I am going to be getting some reef lobsters in a couple weeks and need to know how big of a tank (gallons/floor space, whichever is most important) I will need to breed each of these lobsters? Also, how many grow-out tanks will I need?

LINKS:
Debelius Reef Lobster,*Enoplometopus Debelius*Species Profile, Care Instructions, Feeding and more.**::**Aquarium Domain.com
Red Reef Lobster,*Enoplometopus occidentalis*Species Profile, Care Instructions, Feeding and more.**::**Aquarium Domain.com
Voigtmann's Reef Lobster,*Enoplometopus voigtmanni*Species Profile, Care Instructions, Feeding and more.**::**Aquarium Domain.com
Daum's Reef Lobster,*Enoplometopus daumi*Species Profile, Care Instructions, Feeding and more.**::**Aquarium Domain.com

Please answer ASAP. As I mentioned above, I am going to be getting these within the next couple weeks!  *thanks


----------



## MorganB (Oct 9, 2012)

I've never seen or honestly even heard of any of those lobsters, I am very knowledgeable as far as Caribbean species go, but after that..... So, I can give you what insight I have as far as lobsters as a whole family.

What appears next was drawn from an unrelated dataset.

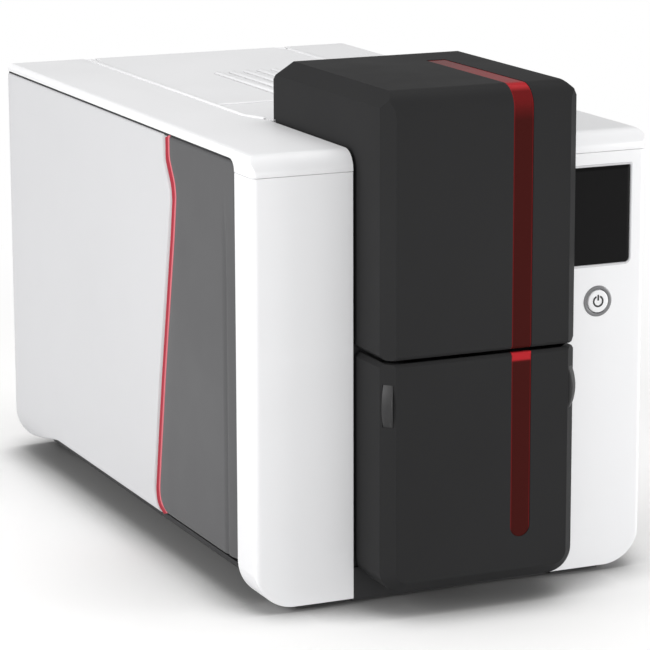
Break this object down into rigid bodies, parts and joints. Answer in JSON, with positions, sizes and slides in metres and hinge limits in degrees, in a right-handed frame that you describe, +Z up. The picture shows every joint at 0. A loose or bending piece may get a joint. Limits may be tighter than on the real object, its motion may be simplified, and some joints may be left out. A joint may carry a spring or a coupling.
{
  "type": "id card printer",
  "caption": "Desktop card printer with a hinged hood, tilting card feeder cover, output hopper, side panels, touch screen and push button.",
  "frame": {"origin": "on the desk below the middle of the printer, at the height of the underside of its feet", "axes": "+X to the right for someone facing the front, +Y from the front to the rear, +Z up"},
  "size_m": [0.205, 0.3814, 0.248],
  "materials": {
    "white_shell": "satin moulded plastic",
    "grey_shell": "satin moulded plastic",
    "slate_shell": "satin moulded plastic",
    "dark_shell": "fine satin",
    "dark_inner": "matte",
    "base": "matte",
    "rubber": "matte",
    "steel": "plated sheet and turned rod",
    "aluminium": "extruded",
    "red_trim": "gloss",
    "red_window": "tinted clear plastic",
    "screen": "gloss cover glass over a dark display",
    "grey_ring": "satin",
    "mark": "printed",
    "cards": "blank cards",
    "grip": "soft touch",
    "cleaning": "tacky sleeve",
    "motor": "satin",
    "ribbon": "film",
    "board": "solder mask",
    "chips": "moulded",
    "socket": "moulded"
  },
  "bodies": {
    "chassis": {"base_tray": "base", "rubber_feet": "rubber", "side_plates": "steel", "front_frame": "base", "fascia_left": "white_shell", "fascia_right": "white_shell", "top_cover": "white_shell", "rear_cover": "grey_shell", "side_panel_left": "grey_shell", "side_panel_right": "grey_shell", "side_front_left": "slate_shell", "side_front_right": "slate_shell", "side_trims": "red_trim", "screen_bezel": "grey_shell", "touchscreen": "screen", "button_ring": "grey_ring", "hinge_pins": "steel", "feeder_body": "dark_inner", "card_stack": "cards", "case_screws": "steel", "hopper_tray": "dark_inner", "card_path": "steel", "drive_belt": "rubber", "drive_motor": "motor", "ribbon_cassette": "dark_inner", "ribbon_film": "ribbon", "ribbon_motor": "motor", "main_board": "board", "board_parts": "chips", "fan_frame": "base", "rear_sockets": "socket"},
    "hood": {"hood": "white_shell", "head_bracket": "steel", "print_head": "aluminium"},
    "feeder_cover": {"feeder_cover": "dark_shell", "feeder_window": "red_window"},
    "hopper_cover": {"hopper_cover": "dark_shell", "hopper_window": "red_window", "hopper_grips": "grip"},
    "power_button": {"power_button": "white_shell", "button_mark": "mark"},
    "card_pusher": {"card_pusher": "dark_inner"},
    "diverter": {"diverter": "dark_inner"},
    "feed_drive": {"feed_roller": "rubber", "feed_shaft": "steel"},
    "front_drive": {"front_roller": "rubber", "front_shaft": "steel"},
    "platen_drive": {"platen_roller": "rubber", "platen_shaft": "steel"},
    "rear_drive": {"rear_roller": "rubber", "rear_shaft": "steel"},
    "exit_drive": {"exit_roller": "rubber", "exit_shaft": "steel"},
    "cleaning_roller": {"cleaning_roller": "cleaning"},
    "pinch_front": {"pinch_front": "steel"},
    "pinch_rear": {"pinch_rear": "steel"},
    "motor_pulley": {"motor_pulley": "steel"},
    "supply_spool": {"supply_spool": "ribbon"},
    "takeup_spool": {"takeup_spool": "ribbon"},
    "fan_rotor": {"fan_rotor": "base"}
  },
  "joints": [
    {"name": "hood_hinge", "type": "hinge", "parent": "chassis", "child": "hood", "pos_m": [0.0024, 0.186, 0.2135], "axis": [-1, 0, 0], "range_deg": [0, 60]},
    {"name": "feeder_cover_hinge", "type": "hinge", "parent": "chassis", "child": "feeder_cover", "pos_m": [0, -0.0715, 0.222], "axis": [-1, 0, 0], "range_deg": [0, 55]},
    {"name": "hopper_cover_hinge", "type": "hinge", "parent": "chassis", "child": "hopper_cover", "pos_m": [0, -0.1685, 0.018], "axis": [1, 0, 0], "range_deg": [0, 50]},
    {"name": "power_button_slide", "type": "slide", "parent": "chassis", "child": "power_button", "axis": [0, 1, 0], "range_m": [0, 0.0008], "stiffness_N_per_m": 1500, "springref_m": -0.0006},
    {"name": "card_pusher_slide", "type": "slide", "parent": "chassis", "child": "card_pusher", "axis": [0, 0, 1], "range_m": [0, 0.06]},
    {"name": "diverter_hinge", "type": "hinge", "parent": "chassis", "child": "diverter", "pos_m": [0, -0.0555, 0.128], "axis": [1, 0, 0], "range_deg": [0, 16], "stiffness_Nm_per_rad": 0.02, "springref_deg": -17.19},
    {"name": "feed_spin", "type": "hinge", "parent": "chassis", "child": "feed_drive", "pos_m": [0, -0.1075, 0.126], "axis": [1, 0, 0], "continuous": true},
    {"name": "front_spin", "type": "hinge", "parent": "chassis", "child": "front_drive", "pos_m": [0, -0.0415, 0.126], "axis": [1, 0, 0], "continuous": true},
    {"name": "platen_spin", "type": "hinge", "parent": "chassis", "child": "platen_drive", "pos_m": [0, -0.0035, 0.126], "axis": [1, 0, 0], "continuous": true},
    {"name": "rear_spin", "type": "hinge", "parent": "chassis", "child": "rear_drive", "pos_m": [0, 0.0455, 0.126], "axis": [1, 0, 0], "continuous": true},
    {"name": "exit_spin", "type": "hinge", "parent": "chassis", "child": "exit_drive", "pos_m": [0, 0.1405, 0.126], "axis": [1, 0, 0], "continuous": true},
    {"name": "motor_spin", "type": "hinge", "parent": "chassis", "child": "motor_pulley", "pos_m": [0, 0.0155, 0.09], "axis": [1, 0, 0], "continuous": true},
    {"name": "cleaning_spin", "type": "hinge", "parent": "chassis", "child": "cleaning_roller", "pos_m": [0, -0.0735, 0.1412], "axis": [1, 0, 0], "continuous": true},
    {"name": "pinch_front_spin", "type": "hinge", "parent": "chassis", "child": "pinch_front", "pos_m": [0, -0.0415, 0.138], "axis": [1, 0, 0], "continuous": true},
    {"name": "pinch_rear_spin", "type": "hinge", "parent": "chassis", "child": "pinch_rear", "pos_m": [0, 0.0455, 0.138], "axis": [1, 0, 0], "continuous": true},
    {"name": "supply_spin", "type": "hinge", "parent": "chassis", "child": "supply_spool", "pos_m": [0, 0.0455, 0.17], "axis": [1, 0, 0], "continuous": true},
    {"name": "takeup_spin", "type": "hinge", "parent": "chassis", "child": "takeup_spool", "pos_m": [0, -0.0415, 0.17], "axis": [1, 0, 0], "continuous": true},
    {"name": "fan_spin", "type": "hinge", "parent": "chassis", "child": "fan_rotor", "pos_m": [-0.03, 0.1821, 0.172], "axis": [0, 1, 0], "continuous": true}
  ],
  "couplings": [
    {"joint": "feed_spin", "follows": "platen_spin", "ratio": 1},
    {"joint": "front_spin", "follows": "platen_spin", "ratio": 1},
    {"joint": "rear_spin", "follows": "platen_spin", "ratio": 1},
    {"joint": "exit_spin", "follows": "platen_spin", "ratio": 1},
    {"joint": "motor_spin", "follows": "platen_spin", "ratio": 1},
    {"joint": "takeup_spin", "follows": "supply_spin", "ratio": 1.6667}
  ]
}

Where I'm from, lobster are referred to as "bugs" because they are the roaches of the sea (lovely image, I know) they eat everything, they don't care what it is, or who it was meant for, they are fairly aggressive towards other crusteceans, my spiny lobster and coral banded shrimp wrestle daily. And they are merciless. My little guy has consumed many sick fish while they still try to wriggle away.  as long as whatever lobster you have is small comparatively to the relative size of most of your marine life, you should be fine. I wouldn't have too many though, I've watched lobsters eat each other alive in other peoples tanks, so good luck and I hope I offered some help.


----------



## phil_n_fish (Nov 19, 2011)

Are you wanting a lobster-only tank with no fish?

You can house around 3 in a 30 gallon cuz they dont get very big unlike the ones that you will find for human consumption.
I would house them with branching live rock since they look cool when they climb. Just remember that they will more likely dig and hide during the day and come out at night so I would invest in a moonlight. keep your calcium levels and calcium hardness up too along with iodine. 
oh yea I would use crushed coral as the substrate so they can burrow easily without it collapsing.


----------